- GIVEN DATA:
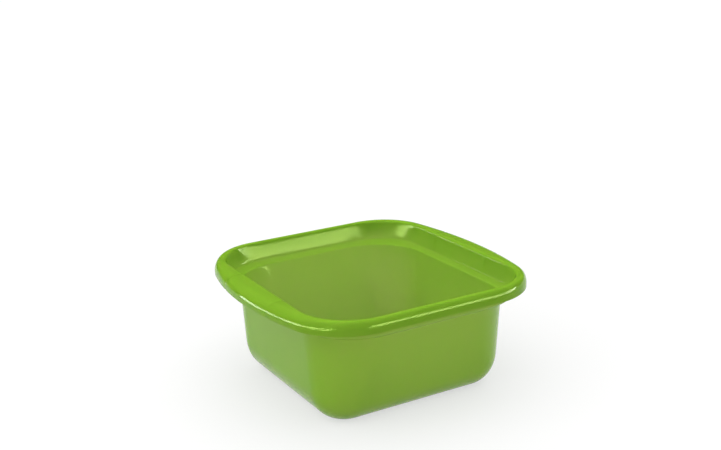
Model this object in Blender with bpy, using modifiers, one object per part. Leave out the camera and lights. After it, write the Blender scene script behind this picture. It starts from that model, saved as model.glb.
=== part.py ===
"""Square washing-up bowl, moulded in one piece.

The bowl stands on the XY plane with its foot ring, +Z up, and its middle is on
the Z axis. X runs across the two grips, Y across the two straight sides.
The skin that faces the water is lofted through rounded square outlines, from the
middle of the floor up the wall and over the rim to the edge of the lip. A
Solidify modifier then gives it its wall on the outer side, and two ribs under
each grip are joined to it.
"""

import math

import bmesh
import bpy

# Lengths are in metres.
MM = 0.001

# The whole bowl
LENGTH_X = 320.0 * MM
LENGTH_Y = 322.0 * MM
HEIGHT = 138.5 * MM
WALL = 1.8 * MM

# The rim's outline, seen from above
GRIP_BOW_RADIUS = 435.0 * MM
RIM_CORNER_RADIUS = 76.0 * MM

# The lip, which rolls over from the crest of the rim
ROLL_WIDTH_AT_GRIP = 15.0 * MM
ROLL_WIDTH_AT_SIDE = 6.0 * MM
ROLL_DROP = 12.0 * MM
CREST_CORNER_RADIUS = 60.0 * MM
CREST_BOW_RADIUS = 650.0 * MM
LIP_SKIRT = 3.7 * MM

# The neck, which rounds the collar over into the flange
NECK_WIDTH_AT_GRIP = 4.0 * MM
NECK_WIDTH_AT_SIDE = 2.6 * MM
NECK_DROP = 3.0 * MM

# The collar, which stands on the ledge, and how far the rim reaches past its foot
GRIP_REACH = 31.7 * MM
SIDE_REACH = 13.5 * MM
COLLAR_CORNER_RADIUS = 56.5 * MM
COLLAR_DEPTH = 22.9 * MM
COLLAR_DRAFT = 4.6 * MM

# The ledge between the wall and the collar
LEDGE_WIDTH = 6.4 * MM
LEDGE_DROP = 4.2 * MM
LEDGE_CORNER_RADIUS = 67.0 * MM
LEDGE_EDGE_ROUND = 1.2 * MM

# The wall's outward lean, and the wide rounding between it and the floor
WALL_LEAN_X = 3.5 * MM
WALL_LEAN_Y = 21.7 * MM
FLOOR_CORNER_RADIUS = 9.3 * MM
FLOOR_ROUND_WIDTH = 31.2 * MM
FLOOR_ROUND_HEIGHT = 38.6 * MM

# The raised floor panel, inside the foot ring
FOOT_RING_WIDTH = 3.0 * MM
PANEL_LIFT = 1.5 * MM
PANEL_STEP_WIDTH = 1.4 * MM
PANEL_CORNER_RADIUS = 10.0 * MM

# The two ribs under each grip, set in from the lip's corners, and the shallow
# sink mark that each one leaves above
RIB_TO_CORNER = 31.5 * MM
RIB_THICKNESS = 1.6 * MM
SINK_WIDTH = 3.0 * MM
SINK_DEPTH = 0.35 * MM

# Counts of faces along an outline's quarter, and up the section
BETWEEN_RIBS_COUNT = 3
BESIDE_RIB_COUNT = 2
CORNER_COUNT = 8
SIDE_COUNT = 3
FLOOR_ROUND_COUNT = 7
WALL_COUNT = 3
NECK_COUNT = 3
ROLL_COUNT = 6

# The four quarters of an outline, counter-clockwise, as signs of X and Y
QUARTERS = ((1, 1), (-1, 1), (-1, -1), (1, -1))

GREEN = (0.231, 0.407, 0.037, 1.0)
GLOSS_ROUGHNESS = 0.2
SMOOTH_ANGLE = math.radians(40.0)

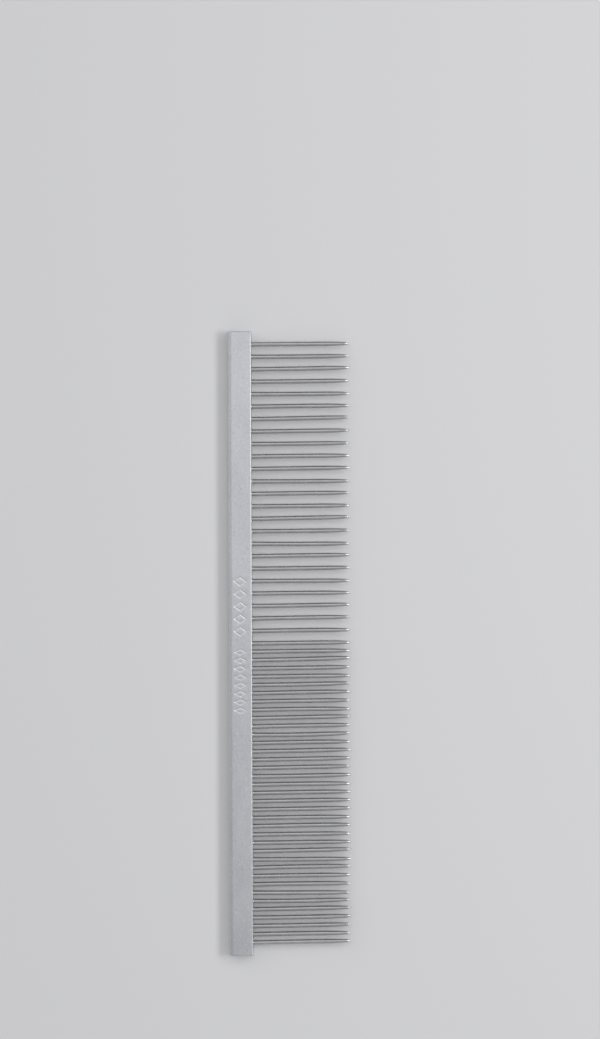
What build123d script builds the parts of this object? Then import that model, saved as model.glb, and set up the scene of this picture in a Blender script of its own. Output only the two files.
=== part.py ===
from build123d import *

import math
import os

# A steel grooming comb: a solid bar spine with wire teeth pressed into one of its narrow sides.
#
# The comb lies flat on a broad side of its spine. +Y runs along the spine towards the coarse end, +X from
# the spine towards the tooth tips, and +Z up through the spine's thickness. The origin is the centre of the
# broad face that it lies on. Lengths are in millimetres.

INCH = 25.4

# Spine: a solid steel bar.
SPINE_LENGTH = 7.5 * INCH
SPINE_WIDTH = 7.3
SPINE_THICKNESS = 4.8
BACK_EDGE_RADIUS = 1.3  # the edges that lie in the hand
TOOTH_EDGE_RADIUS = 0.4
END_EDGE_RADIUS = 0.3

# Teeth: round wire, ground to a slender ogive, then to a short cone that ends in a ball.
TOOTH_REACH = 30.0  # from the spine to the very tip
TOOTH_DIAMETER = 1.35
OGIVE_LENGTH = 7.0
OGIVE_END_DIAMETER = 1.0
SHOULDER_RADIUS = 1.6  # where the ogive turns in to the cone
CONE_SLOPE = math.radians(20)
BALL_RADIUS = 0.18
ROOT_CHAMFER = 0.15

# Sockets: blind holes that the teeth are pressed into, line to line, down to the floor.
SOCKET_DEPTH = 5.0
SOCKET_LEAD_IN = 0.12

# Two rows meet at the changeover tooth, which stands at the middle of the spine.
COARSE_PITCH = 0.15 * INCH
MEDIUM_PITCH = 0.10 * INCH
COARSE_GAPS = 24
MEDIUM_GAPS = 36

# Marks stamped into the upper broad face, one beside each tooth that they count from the middle.
MARK_HEIGHT = 4.2  # across the spine
MARK_FILL = 0.82  # how much of the tooth pitch a mark takes up
MARK_STROKE = 0.45
MARK_DEPTH = 0.10
COARSE_MARKS = 5
MEDIUM_MARKS = 8

# Worked out from the above.
TOOTH_RADIUS = TOOTH_DIAMETER / 2
TOOTH_SIDE = SPINE_WIDTH / 2
MID_HEIGHT = SPINE_THICKNESS / 2

COARSE_PLACES = [row * COARSE_PITCH for row in range(1, COARSE_GAPS)]
MEDIUM_PLACES = [-row * MEDIUM_PITCH for row in range(1, MEDIUM_GAPS)]
END_AND_MIDDLE_PLACES = [COARSE_GAPS * COARSE_PITCH, 0.0, -MEDIUM_GAPS * MEDIUM_PITCH]


def build_spine():
    """The bar with its sockets and stamped marks."""
    end_plane = Plane.XZ.offset(-SPINE_LENGTH / 2)
    tooth_side = Plane(origin=(TOOTH_SIDE, 0, MID_HEIGHT), x_dir=(0, 1, 0), z_dir=(1, 0, 0))
    upper_face = Plane.XY.offset(SPINE_THICKNESS)

    with BuildPart() as spine:
        with BuildSketch(end_plane):
            with Locations((0, MID_HEIGHT)):
                Rectangle(SPINE_WIDTH, SPINE_THICKNESS)
            fillet(vertices().group_by(Axis.X)[0], radius=BACK_EDGE_RADIUS)
            fillet(vertices().group_by(Axis.X)[-1], radius=TOOTH_EDGE_RADIUS)
        extrude(amount=SPINE_LENGTH)
        ends = spine.faces().filter_by(Axis.Y)
        fillet(ends.edges(), radius=END_EDGE_RADIUS)

        with BuildSketch(upper_face):
            for pitch, count in ((COARSE_PITCH, COARSE_MARKS), (-MEDIUM_PITCH, MEDIUM_MARKS)):
                half_length = abs(pitch) * MARK_FILL / 2
                tips = [(MARK_HEIGHT / 2, 0), (0, half_length), (-MARK_HEIGHT / 2, 0), (0, -half_length)]
                with Locations(*[(0, place * pitch) for place in range(1, count + 1)]):
                    Polygon(*tips)
            offset(amount=-MARK_STROKE, kind=Kind.INTERSECTION, mode=Mode.SUBTRACT)
        extrude(amount=-MARK_DEPTH, mode=Mode.SUBTRACT)

        with Locations(tooth_side):
            with Locations(*[(y, 0) for y in COARSE_PLACES + MEDIUM_PLACES + END_AND_MIDDLE_PLACES]):
                CounterSinkHole(
                    radius=TOOTH_RADIUS,
                    counter_sink_radius=TOOTH_RADIUS + SOCKET_LEAD_IN,
                    depth=SOCKET_DEPTH,
                    counter_sink_angle=90,
                )
    return spine


def build_teeth(places):
    """One tooth at each of the places along the spine."""
    root_x = TOOTH_SIDE - SOCKET_DEPTH
    tip_x = TOOTH_SIDE + TOOTH_REACH
    end_radius = OGIVE_END_DIAMETER / 2
    thinning = TOOTH_RADIUS - end_radius
    ogive_radius = (OGIVE_LENGTH**2 + thinning**2) / (2 * thinning)
    ogive_slope = math.asin(OGIVE_LENGTH / ogive_radius)
    # Worked out from the tip back, so that the shoulder meets both the ogive and the cone without a corner.
    cone_end_x = tip_x - BALL_RADIUS * (1 - math.sin(CONE_SLOPE))
    cone_end_radius = BALL_RADIUS * math.cos(CONE_SLOPE)
    cone_radius = end_radius - SHOULDER_RADIUS * (math.cos(ogive_slope) - math.cos(CONE_SLOPE))
    cone_x = cone_end_x - (cone_radius - cone_end_radius) / math.tan(CONE_SLOPE)
    ogive_end = cone_x - SHOULDER_RADIUS * (math.sin(CONE_SLOPE) - math.sin(ogive_slope))
    ogive_start = ogive_end - OGIVE_LENGTH

    with BuildPart() as teeth:
        for y in places:
            with BuildSketch(Plane(origin=(0, y, MID_HEIGHT))):
                with BuildLine():
                    Polyline(
                        (tip_x, 0),
                        (root_x, 0),
                        (root_x, TOOTH_RADIUS - ROOT_CHAMFER),
                        (root_x + ROOT_CHAMFER, TOOTH_RADIUS),
                        (ogive_start, TOOTH_RADIUS),
                    )
                    ogive = TangentArc((ogive_start, TOOTH_RADIUS), (ogive_end, end_radius), tangent=(1, 0))
                    shoulder = TangentArc(ogive @ 1, (cone_x, cone_radius), tangent=ogive % 1)
                    cone = Line(shoulder @ 1, (cone_end_x, cone_end_radius))
                    TangentArc(cone @ 1, (tip_x, 0), tangent=cone % 1)
                make_face()
            revolve(axis=Axis((0, y, MID_HEIGHT), (1, 0, 0)))
    return teeth


def save(piece, name):
    """Labels a finished piece and writes it as its own file."""
    piece.part.label = name
    export_step(piece.part, f"parts/{name}.step")


os.makedirs("parts", exist_ok=True)
save(build_spine(), "spine")
save(build_teeth(END_AND_MIDDLE_PLACES), "end_and_middle_teeth")
for number, y in enumerate(COARSE_PLACES, start=1):
    save(build_teeth([y]), f"coarse_tooth_{number:02d}")
for number, y in enumerate(MEDIUM_PLACES, start=1):
    save(build_teeth([y]), f"medium_tooth_{number:02d}")
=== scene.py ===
import math
import random

import bmesh
import bpy
from mathutils import Matrix, Vector


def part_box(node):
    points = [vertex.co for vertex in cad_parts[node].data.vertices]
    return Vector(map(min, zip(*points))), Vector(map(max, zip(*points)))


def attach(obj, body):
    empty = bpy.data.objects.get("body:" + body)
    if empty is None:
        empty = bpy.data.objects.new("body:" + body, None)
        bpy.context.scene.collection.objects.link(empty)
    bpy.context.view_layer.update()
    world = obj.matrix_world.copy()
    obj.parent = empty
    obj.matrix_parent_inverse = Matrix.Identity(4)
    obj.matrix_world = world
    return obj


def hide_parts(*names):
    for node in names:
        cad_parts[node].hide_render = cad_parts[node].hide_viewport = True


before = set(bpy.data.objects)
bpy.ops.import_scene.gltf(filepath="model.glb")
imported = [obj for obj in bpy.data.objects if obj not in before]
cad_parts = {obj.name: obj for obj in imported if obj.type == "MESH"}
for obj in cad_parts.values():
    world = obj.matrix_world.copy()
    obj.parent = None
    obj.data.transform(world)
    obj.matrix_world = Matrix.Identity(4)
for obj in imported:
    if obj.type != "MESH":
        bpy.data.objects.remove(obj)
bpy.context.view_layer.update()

# The looks of a steel grooming comb: a satin bar spine and polished wire teeth, each one built as a fine mesh
# in the place of its CAD solid. +Y runs along the spine to the coarse end, +X to the tooth tips, +Z up out
# of the marked face. Lengths are in metres, and MM turns millimetres into them.

MM = 0.001

# ---------------------------------------------------------------- sizes read from the frame

SPINE_LOW, SPINE_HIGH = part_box("spine")
BACK, TOOTH_SIDE = SPINE_LOW.x, SPINE_HIGH.x
UNDERSIDE, FACE = SPINE_LOW.z, SPINE_HIGH.z
SPINE_END = SPINE_HIGH.y


def place_of(node):
    """Where along the spine a tooth that has a node of its own stands."""
    low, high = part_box(node)
    return (low.y + high.y) / 2


coarse_nodes = sorted(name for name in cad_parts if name.startswith("coarse_tooth"))
medium_nodes = sorted(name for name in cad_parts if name.startswith("medium_tooth"))
COARSE_PITCH = place_of(coarse_nodes[1]) - place_of(coarse_nodes[0])
MEDIUM_PITCH = place_of(medium_nodes[0]) - place_of(medium_nodes[1])
MIDDLE_PLACE = place_of(coarse_nodes[0]) - COARSE_PITCH
COARSE_END_PLACE = place_of(coarse_nodes[-1]) + COARSE_PITCH
MEDIUM_END_PLACE = place_of(medium_nodes[-1]) - MEDIUM_PITCH

TOOTH_LOW, TOOTH_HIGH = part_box(coarse_nodes[0])
TOOTH_FOOT, TOOTH_TIP = TOOTH_LOW.x, TOOTH_HIGH.x
TOOTH_RADIUS = (TOOTH_HIGH.z - TOOTH_LOW.z) / 2
TOOTH_HEIGHT = (TOOTH_HIGH.z + TOOTH_LOW.z) / 2

# ---------------------------------------------------------------- sizes of the finish

BACK_EDGE_RADIUS = 1.3 * MM
TOOTH_EDGE_RADIUS = 0.4 * MM
END_EDGE_RADIUS = 0.3 * MM
EDGE_STEPS = 8  # facets round each long edge
END_STEPS = 5  # facets round each end edge
SUPPORT = 0.14 * MM  # the flat strip beside each rounded edge
END_EDGE_HIGHLIGHT = 0.5  # painted highlight along the rounded edges of the ends: how much paler their plate is painted, where a stamped groove is 1
SPINE_SHARP = math.radians(50)  # edges that turn more than this are drawn sharp
CELL_STEPS = 8  # grid steps along each side of a tooth's cell
LOOP_POINTS = 4 * CELL_STEPS  # points in a loop that sits in a cell

SOCKET_LEAD_IN = 0.12 * MM
SOCKET_LIP = 0.05 * MM  # how far the rounding of the mouth reaches past the lead-in
SOCKET_RUBBED = 0.6  # how rubbed the mouth is, where a stamped groove is 1

MARK_HEIGHT = 4.2 * MM
MARK_FILL = 0.82  # a lozenge's length, as a share of its tooth's stretch of the spine
MARK_STROKE = 0.45 * MM
MARK_DEPTH = 0.10 * MM
MARK_CORNER = 0.14 * MM
SMALLEST_CORNER = 0.02 * MM  # what stays of a corner's radius further in
COARSE_MARKS = 5
MEDIUM_MARKS = 8
# A groove's shape from its edge to its middle line: (share of the stroke, share of the depth, how much paler
# the plate there is painted: rubbed plate and a painted highlight).
GROOVE_WALL = [(-0.16, 0.0, 0.0), (-0.04, 0.03, 0.5), (0.08, 0.22, 1.0), (0.30, 0.78, 1.0), (0.50, 1.0, 1.0)]

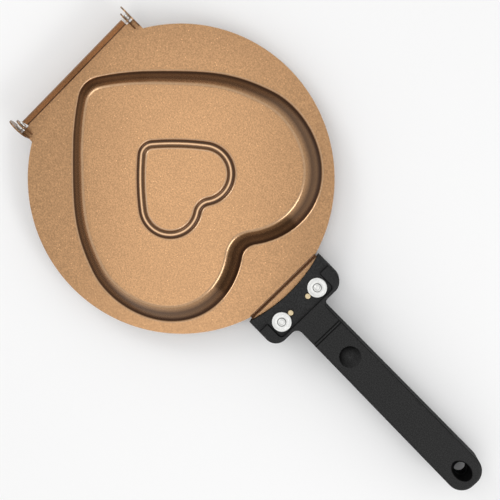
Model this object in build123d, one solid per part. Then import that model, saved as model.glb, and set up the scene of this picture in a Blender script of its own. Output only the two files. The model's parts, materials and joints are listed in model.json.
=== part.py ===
from build123d import *
import os
from math import atan2, cos, degrees, hypot, radians, sin, sqrt, tan

# Double-sided pancake pan. Two stamped pan halves, each with a raised heart, close on each other
# and turn on two pins at the ears opposite the handles. Everything is drawn in the pan's frame:
# X runs from the hinge to the handles, the pan's centre is at X 0, and Z 0 is the plane in which
# the rims meet. The last step moves it all so that the origin is at the bottom centre of the box.

# Driving dimensions, millimetres and degrees

# stamped sheet
PAN_RADIUS = 107.5
SHEET = 1.0
RIM_GAP = 0.1           # from the meeting plane to either rim
BEND = 0.6              # inner radius of the flange's bend

# raised heart: its outline at the rim, and the rise of its top above the meeting plane
HEART_HEIGHT = 14.6
HEART_RUN = 9.6         # how far the sloping wall leans in over its height
HEART_LOBE = (23.3, 37.1)
HEART_LOBE_RIM = 7.7    # flat rim left outside the lobes
HEART_TIP_RADIUS = 14.3
HEART_TIP_RIM = 12.2    # flat rim left beyond the tip
HEART_SIDE_RADIUS = 201.7
HEART_NOTCH_RADIUS = 12.0
HEART_FOOT_ROUND = 2.0
HEART_TOP_ROUND = 3.4

# small heart bead on the top
BEAD_HEIGHT = 2.0
BEAD_WIDTH = 7.0
BEAD_DRAFT = 24.0
BEAD_LOBE = (9.6, 16.6)
BEAD_LOBE_RADIUS = 19.0
BEAD_TIP_X = -24.9
BEAD_TIP_RADIUS = 7.6
BEAD_SIDE_RADIUS = 134.0
BEAD_NOTCH_RADIUS = 10.0
BEAD_BEVEL = 0.7

# handle tongue of each half
CHORD_INSET = 4.9       # from the pan's edge to the bend where the rim steps up
STEP_RISE = 2.4
STEP_RUN = 1.8
TONGUE_INSET = 1.1      # from either end of the chord to the tongue
TONGUE_LENGTH = 24.4
TONGUE_CORNER = 7.0

# hinge
BACK_INSET = 3.8        # from the pan's edge to the outer face of the hinge flange
FLANGE_HEIGHT = 8.0
AXIS_OVERHANG = 0.5     # from that face out to the hinge axis
AXIS_RISE = 5.2         # above the meeting plane
EAR_FOOT_LENGTH = 8.3
EAR_RELIEF = 1.9        # cut between the flange and either ear of its own half
INNER_EAR_RADIUS = 4.8
INNER_EAR_FACE = 51.1   # from the middle to the inner face of the upper half's ear
OUTER_EAR_RADIUS = 8.0
EAR_GAP = 2.5           # between the ears of the two halves
PIN_RADIUS = 1.6
PIN_CLEARANCE = 0.08
PIN_COLLAR_RADIUS = 2.4
PIN_HEAD_RADIUS = 2.6
PIN_HEAD_LENGTH = 1.2
SIDE_PLAY = 0.15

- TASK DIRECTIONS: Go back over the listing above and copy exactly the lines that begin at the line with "piece.part.label = name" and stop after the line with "if empty is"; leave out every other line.

- EXERCISE RESULT:
    piece.part.label = name
    export_step(piece.part, f"parts/{name}.step")


os.makedirs("parts", exist_ok=True)
save(build_spine(), "spine")
save(build_teeth(END_AND_MIDDLE_PLACES), "end_and_middle_teeth")
for number, y in enumerate(COARSE_PLACES, start=1):
    save(build_teeth([y]), f"coarse_tooth_{number:02d}")
for number, y in enumerate(MEDIUM_PLACES, start=1):
    save(build_teeth([y]), f"medium_tooth_{number:02d}")
=== scene.py ===
import math
import random

import bmesh
import bpy
from mathutils import Matrix, Vector


def part_box(node):
    points = [vertex.co for vertex in cad_parts[node].data.vertices]
    return Vector(map(min, zip(*points))), Vector(map(max, zip(*points)))


def attach(obj, body):
    empty = bpy.data.objects.get("body:" + body)
    if empty is None:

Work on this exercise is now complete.